Fair warning: If this doesn’t do it for you right away, get back to the grind and try again the next day. So you don’t fall too far behind.

This method almost always works for me. I find I have a completely new outlook on the work I’m doing, and the quality jumps back up to where it belongs. Just remember... whatever you choose to lose your mind to for a couple of hours, it has to be something that is completely absorbing, so you can’t think about work.

You CAN do this on your own time. I usually do. But if you do, it really has to cleanse the mind. (LOL – I sound like a Zen Yoga instructor.) If you’re up against a deadline and are shooting blanks, simply take a long break during your day (there’s nothing set in stone about 2 hours), it can help a lot, even if it doesn’t clear the brain unit completely. But make sure you go back and finish the job after your day is done.

So now you have two imperatives: Fill the Well and Drain the Brain. This really points up something I’ve known for a long time. What we do is largely a mental exercise. It’s not about plug-ins and mixes, effects and music or even platforms and operating systems. It’s about using all those things to achieve your vision. Know where you’re going, then go. Every step you take should take you closer to your vision. When you get there, you’ve made magic… sometimes, award-winning magic.

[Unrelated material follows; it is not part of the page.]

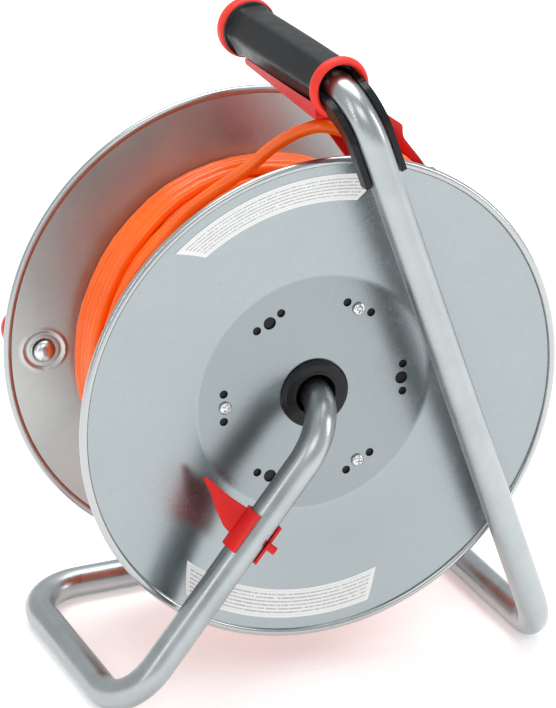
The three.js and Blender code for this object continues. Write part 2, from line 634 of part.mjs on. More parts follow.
function earthStrap() {
  const low = WELL_BACK - 1.5;
  const z = STRAP_WIDTH / 2;
  const x = STRAP_THICK / 2;
  const bar = block(-STRAP_OUT - x, STRAP_OUT + x, low, low + 1, -z, z);
  const prongs = [-1, 1].map((side) => block(
    side * STRAP_OUT - x, side * STRAP_OUT + x, low, FLANGE_TOP - 2.4, -z, z));
  const bumps = [-1, 1].map((side) => {
    const inner = side * (STRAP_OUT - 1.1);
    return block(inner - 1.1, inner + 0.8, WELL_FLOOR + 5.2, WELL_FLOOR + 12.2, -z, z);
  });
  return join(bar, ...prongs, ...bumps);
}

const LID_Y = FLANGE_TOP + GAP;
const LID_THICK = 2.4;

function socketLid() {
  const flap = turned([[0, LID_Y], [23.6, LID_Y], [23.6, LID_Y + 1.6], [22.6, LID_Y + LID_THICK],
    [0, LID_Y + LID_THICK]], 20);
  const barrel = hingeRod(2.3, LUG_FROM - 2.8);
  const neck = block(20, HINGE_OUT, LID_Y + 0.4, LID_Y + LID_THICK, -3.7, 3.7);
  const reliefs = [-1, 1].map((side) => block(
    19.8, 30, LID_Y - 1, LID_Y + 5, side * 7.2 - 3.2, side * 7.2 + 3.2));
  const bore = hingeRod(HINGE_PIN + GAP, 12);
  return cut(join(flap, barrel, neck), ...reliefs, bore);
}

const lidPin = () => hingeRod(HINGE_PIN, LUG_TO);

function lidSpring() {
  const coil = ring(1.35, 2.2, 4.2, 6, 12);
  return coil.rotateX(Math.PI / 2).translate(HINGE_OUT, HINGE_Y, 0);
}

// ---- Thermal cut-out and wiring -------------------------------------------------------
const BUTTON_RADIUS = 5;
const BUTTON_STROKE = 2.5;
const BUTTON_SEAT = 50;

function cutoutBody() {
  return turned([[0, 22], [8, 22], [8, 40], [CUTOUT_RADIUS, 42], [CUTOUT_RADIUS, FLANGE_Y],
    [12.8, FLANGE_Y], [12.8, FLANGE_Y + 1], [12, FLANGE_Y + 1.8], [BUTTON_RADIUS + GAP, FLANGE_Y + 1.8],
    [BUTTON_RADIUS + GAP, BUTTON_SEAT], [0, BUTTON_SEAT]], 24);
}

function resetButton() {
  const low = BUTTON_SEAT + BUTTON_STROKE + GAP;
  return turned([[0, low], [BUTTON_RADIUS, low], [BUTTON_RADIUS, 66], [BUTTON_RADIUS - 1, 67], [0, 67]], 20);
}

function terminalBlock() {
  const body = block(-17, 17, -20, -2, 32, 46);
  const bores = [-11, 0, 11].map((x) => rod(2.4, -30, 10, 10).translate(x, 0, 39));
  return cut(body, ...bores);
}

const glandPoint = new THREE.Vector3(GLAND.x, GLAND_Y, GLAND.z);

function coreGland() {
  return along(ring(CABLE_RADIUS + GAP, 5.2, -9, GAP * -1, 16), glandPoint, GLAND);
}

// The inner end of the cable, from the gland through the clamp to the terminal block.
const TAIL_ROUTE = [[GLAND.x * 0.85, GLAND_Y, GLAND.z * 0.85], [-12, -36, -51], [0, -36, -47.5],
  [16, -36, -41], [32, -34, -28], [41, -28, -6], [40, -18, 18], [34, -12, 34], [20, -11, 39]];
const tailPoints = TAIL_ROUTE.map((point) => new THREE.Vector3(...point));

function strainClamp() {
  const bridge = block(-7, 7, -43, -29, -53.5, -41.5);
  const heading = tailPoints[3].clone().sub(tailPoints[1]);
  return cut(bridge, along(rod(CABLE_RADIUS + 4 * GAP, -30, 30, 12), tailPoints[2], heading));
}

function cableAlong(points, steps, sides) {
  const curve = new THREE.CatmullRomCurve3(points, false, "centripetal");
  const shape = polygonShape(sides, CABLE_RADIUS, 0);
  return faceOut(new THREE.ExtrudeGeometry(shape, { steps, extrudePath: curve, bevelEnabled: false }));
}

const innerTail = () => cableAlong(tailPoints, 14, 8);

// ---- Crank ----------------------------------------------------------------------------
const KNOB_END = 99;

function crankPin() {
  return turned([[0, SEAT_Y - 3.6], [3.5, SEAT_Y - 3.2], [6.6, SEAT_Y - 0.9], [6.6, SEAT_Y - GAP],
    [4, SEAT_Y - GAP], [4, 93.6], [6.4, 93.6], [6.4, 96], [0, 96]], 20);
}

const spacerWasher = () => ring(4.4, 8, SEAT_Y + SHEET + GAP, 63.4, 20);

function crankKnob() {
  return turned([[4.5, 63.8], [11.5, 63.8], [12, 66], [9.8, 73], [11, 84], [13.4, 92], [13, 97.4],
    [11.5, KNOB_END], [7.6, KNOB_END], [7.2, 93.2], [4.5, 93.2]], 20);
}

// ---- Cable and plug -------------------------------------------------------------------
function woundCable() {
  const inner = CORE_RADIUS + GAP;
  const half = CENTRE_HALF - 0.6;
  const outerHalf = coneY(WINDING_RADIUS) - 0.6;
  return turned([[inner, -half], [CENTRE_RADIUS, -half], [WINDING_RADIUS, -outerHalf],
    [WINDING_RADIUS, outerHalf], [CENTRE_RADIUS, half], [inner, half]], 40);
}

// The free lead leaves the top of the winding, goes through the guide's eye and turns down
// behind the rear disc to the parked plug.
const LEAD_ROUTE = [[-36.3, 6, 106.8], [-27.9, 1, 114.5], [-19.3, -8, 125.1], [-12.8, -17, 136.1],
  [-6.3, -26, 145], [0.1, -35, 151.7], [6.5, -42, 155.2], [13, -46.3, 154.6], [22, -48, 151], [30, -48, 147],
  [38.5, -47.5, 141], [46.5, -45, 135], [54, -41, 129.4]];
const NECK_START = -44.5;
const LEAD_STRAIGHT = 8; // the last stretch of the lead runs straight into the plug's neck

function leadCable() {
  const points = LEAD_ROUTE.map(([x, y, z]) => new THREE.Vector3(x, y, z + HUB_HEIGHT));
  points.push(plugPoint(NECK_START - LEAD_STRAIGHT), plugPoint(NECK_START - GAP));
  return cableAlong(points, 18, 10);
}

function plugNeck() {
  return onPlug(turned([[0, NECK_START], [4.6, NECK_START], [6.6, -28], [7, -12.3], [0, -12.3]], 14));
}

function plugBody() {
  return onPlug(turned([[0, -12], [9, -12], [14.5, -6], [PLUG_RADIUS, 2], [PLUG_RADIUS, 22], [17.2, 23.5],
    [0, 23.5]], 28));
}

function plugPin(side) {
  const pin = rod(2.4, 23.8, 42.5, 12).translate((side * PIN_SPACING) / 2, 0, 0);
  return onPlug(pin);
}

// ---- Materials ------------------------------------------------------------------------
const material = (color, roughness, metalness) =>
  new THREE.MeshStandardMaterial({ color, roughness, metalness });
const zincTube = material(0xc4c8ca, 0.2, 1);
const zincSheet = material(0xb6c1c6, 0.35, 1);
const steel = material(0xc9ccce, 0.25, 1);
const brass = material(0xb9a15a, 0.3, 1);
const blackPlastic = material(0x1c1b1d, 0.45, 0);
const blackRubber = material(0x2d2c2e, 0.6, 0);
const redPlastic = material(0xd8231f, 0.35, 0);
const greyPlastic = material(0x8f9193, 0.5, 0);
const orangeCable = material(0xf2600c, 0.4, 0);

// ---- Assembly -------------------------------------------------------------------------
const reel = new THREE.Group();
const drum = new THREE.Group();
drum.position.set(0, 0, HUB_HEIGHT);
reel.add(drum);

function put(group, name, geometry, look, x = 0, y = 0, z = 0) {
  const mesh = new THREE.Mesh(geometry, look);
  mesh.name = name;
  mesh.position.set(x, y, z);
  group.add(mesh);
  return mesh;
}

put(reel, "frame_tube", frameTube(), zincTube);
put(drum, "axle_washer", axleWasher(), steel);
put(drum, "axle_clip", axleClip(), steel);
put(reel, "grip_sleeve", gripSleeve(), blackRubber);
put(reel, "grip_front_ring", gripFrontRing(), redPlastic);
put(reel, "grip_end_collar", gripEndCollar(), blackPlastic);
put(reel, "grip_end_cap", gripEndCap(), redPlastic);
put(reel, "grip_saddle", gripSaddle(), blackPlastic);
put(reel, "cable_guide", cableGuide(), redPlastic);
GUIDE_SCREWS.forEach((y, k) => put(reel, `guide_screw_${k + 1}`, guideScrew(y), steel));
put(reel, "brake_clip", brakeClip(), redPlastic);

put(drum, "rear_disc", rearDisc(), zincSheet);
put(drum, "front_disc", frontDisc(), zincSheet);
put(drum, "drum_core", drumCore(), blackPlastic);
put(drum, "rear_bush", rearBush(), blackPlastic);
put(drum, "inner_bush", innerBush(), blackPlastic);
put(drum, "socket_plate", socketPlate(), blackPlastic);
for (let k = 0; k < FIXING_COUNT; k++) {
  const place = atAngle(60 + 120 * k, FIXING_PITCH);
  const rearHead = -CENTRE_HALF - SHEET - GAP;
  put(drum, `rear_screw_${k + 1}`, drumScrew(rearHead, -1), steel, place.x, 0, place.z);
  put(drum, `plate_screw_${k + 1}`, plateScrew(), steel, place.x, 0, place.z);
}

for (let k = 0; k < SOCKET_COUNT; k++) {
  const socket = new THREE.Group();
  const centre = atAngle(socketAngle(k), SOCKET_PITCH);
  socket.position.copy(centre);
  socket.rotation.y = -THREE.MathUtils.degToRad(socketAngle(k));
  drum.add(socket);
  const n = k + 1;
  put(socket, `socket_well_${n}`, socketWell(), blackPlastic);
  put(socket, `socket_contact_a_${n}`, contactSleeve(-1), brass);
  put(socket, `socket_contact_b_${n}`, contactSleeve(1), brass);
  put(socket, `earth_strap_${n}`, earthStrap(), brass);
  put(socket, `socket_lid_${n}`, socketLid(), blackPlastic);
  put(socket, `lid_pin_${n}`, lidPin(), steel);
  put(socket, `lid_spring_${n}`, lidSpring(), steel);
}

put(drum, "cutout_body", cutoutBody(), greyPlastic);
put(drum, "reset_button", resetButton(), redPlastic);
put(drum, "terminal_block", terminalBlock(), greyPlastic);
put(drum, "core_gland", coreGland(), blackRubber);
put(drum, "strain_clamp", strainClamp(), greyPlastic);
put(drum, "inner_tail", innerTail(), orangeCable);
put(drum, "crank_pin", crankPin(), steel, CRANK.x, 0, CRANK.z);
put(drum, "crank_washer", spacerWasher(), steel, CRANK.x, 0, CRANK.z);
put(drum, "crank_knob", crankKnob(), redPlastic, CRANK.x, 0, CRANK.z);

put(drum, "wound_cable", woundCable(), orangeCable);
put(reel, "lead_cable", leadCable(), orangeCable);
put(reel, "plug_neck", plugNeck(), blackRubber);
put(reel, "plug_body", plugBody(), blackRubber);
put(reel, "plug_pin_1", plugPin(-1), steel);
put(reel, "plug_pin_2", plugPin(1), steel);

export default reel;
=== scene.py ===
# Extension cord reel: the looks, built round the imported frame. Metres, +Z up.
# The drum turns about the Y axis at HUB, and the camera side is -Y.
import json
import math

import bmesh
import bpy
from mathutils import Matrix, Vector


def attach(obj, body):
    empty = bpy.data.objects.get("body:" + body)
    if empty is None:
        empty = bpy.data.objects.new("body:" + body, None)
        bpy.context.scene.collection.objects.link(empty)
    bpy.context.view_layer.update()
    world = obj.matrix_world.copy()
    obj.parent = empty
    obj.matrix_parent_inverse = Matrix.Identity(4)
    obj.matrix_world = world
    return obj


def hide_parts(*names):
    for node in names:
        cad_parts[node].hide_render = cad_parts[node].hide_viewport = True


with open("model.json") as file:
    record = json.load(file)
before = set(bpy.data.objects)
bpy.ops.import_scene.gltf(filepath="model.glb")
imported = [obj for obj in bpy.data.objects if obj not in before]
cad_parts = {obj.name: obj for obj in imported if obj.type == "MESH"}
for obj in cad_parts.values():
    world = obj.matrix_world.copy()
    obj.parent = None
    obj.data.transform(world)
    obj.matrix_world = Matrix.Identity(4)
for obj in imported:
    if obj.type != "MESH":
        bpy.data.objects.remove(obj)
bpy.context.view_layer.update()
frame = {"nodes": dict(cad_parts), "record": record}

# ---- Place and camera ----
HUB = Vector((0, 0, 0.170))
CAMERA_AZIMUTH = -23.02
CAMERA_ELEVATION = 23.55
CAMERA_DISTANCE = 2.0525
CAMERA_LENS = 181.8
CAMERA_TARGET = HUB + Vector((-0.0005, 0, 0.0034))

# ---- Drum ----
GAP = 0.0003
DISC_RADIUS = 0.145
RIM_HALF = 0.0645
CENTRE_HALF = 0.0495
CENTRE_RADIUS = 0.071
SHEET = 0.0012
BEAD_RADIUS = 0.0024
BEAD_Y = RIM_HALF - 0.0011
SLOPE_END = DISC_RADIUS - 0.0046
FIXING_PITCH = 0.054
FIXING_COUNT = 3
SIDE_HOLE_TURN = 8.7
HUB_BORE = 0.0126
REAR_FLANGE_Y = -CENTRE_HALF - SHEET - GAP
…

My audio this month has absolutely no ties to the column. It’s just a fun piece I put together with Jason Derulo for a recent promotion encouraging kids to not text and drive. Isn’t it funny how someone who can out-sing just about anyone, can’t read a script and make it sound natural? To be fair, it’s not a discipline most people ever train for and, in the end, he actually did really well. I should probably spend a column on VO coaching one of these months. We all have to do it at one point or other. Maybe next month.